When administration officials appear on mainstream platforms, the bar must be higher

Although CNN and other major TV outlets have produced strong reporting on the administration’s anti-climate actions, that reporting did not surface during these interviews. Instead, Wright and Zeldin were not pressed on documented harms or contradictions. When mainstream interviews fail to apply sustained, adversarial questioning, they create accountability gaps that allow harmful narratives to go unchallenged.

Live interviews with senior officials driving climate rollbacks are rare moments for direct, public accountability. These are also moments when weak framing or deference can shape public understanding long after the segment ends. The stakes are material: The decisions under discussion affect emissions, public health, and the resilience of vulnerable communities. Here are a few dos and don’ts for meeting those stakes in real time.

Don’ts:

  • Don't frame regulatory dismantling as a routine policy disagreement. False balance treats harmful rollback agendas as acceptable political variance.
  • Don't allow legal deflection to replace accountability. Citing precedent or public comment does not absolve responsibility for outcomes.
  • Don't underplay the stakes of live appearances. Deference in the moment can’t be undone after the fact.

Dos:

  • Do anchor questions in real-world consequences.
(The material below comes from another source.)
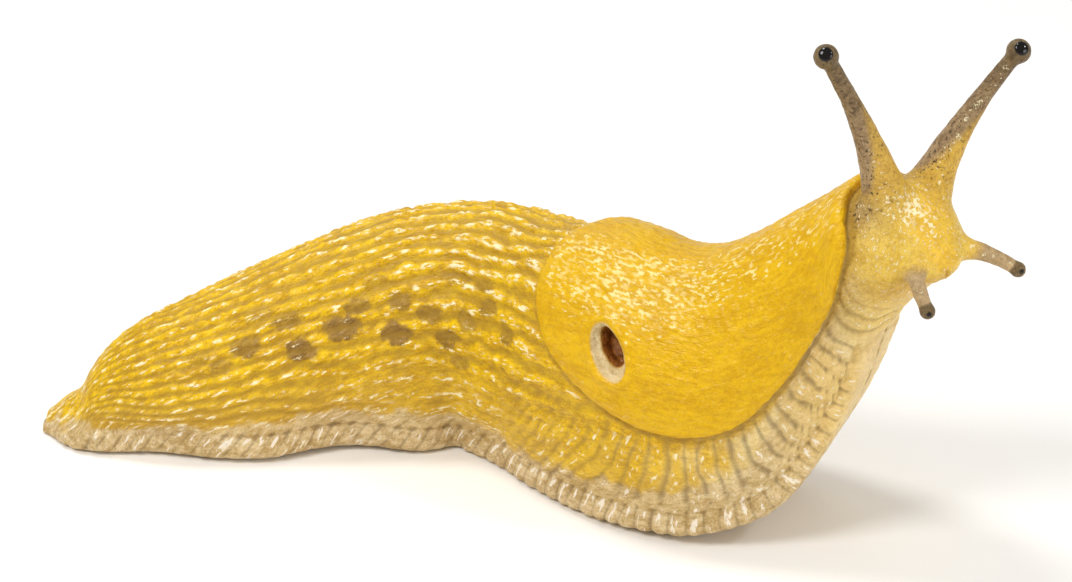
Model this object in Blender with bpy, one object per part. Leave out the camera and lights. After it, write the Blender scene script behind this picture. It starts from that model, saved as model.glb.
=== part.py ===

Climate policy must be discussed in terms of its impact on emissions, health, and vulnerable communities.
  • Do hold officials to their records, not their rhetoric. Framing actions as legally constrained or procedurally neutral cannot erase their material impacts.
  • Do integrate existing reporting into the interview. Investigations that have already found harm or wrongdoing must inform live questioning.

Holding the most powerful decision-makers to account in these moments is not just good journalism — it is essential to making the stakes of their actions visible to the public.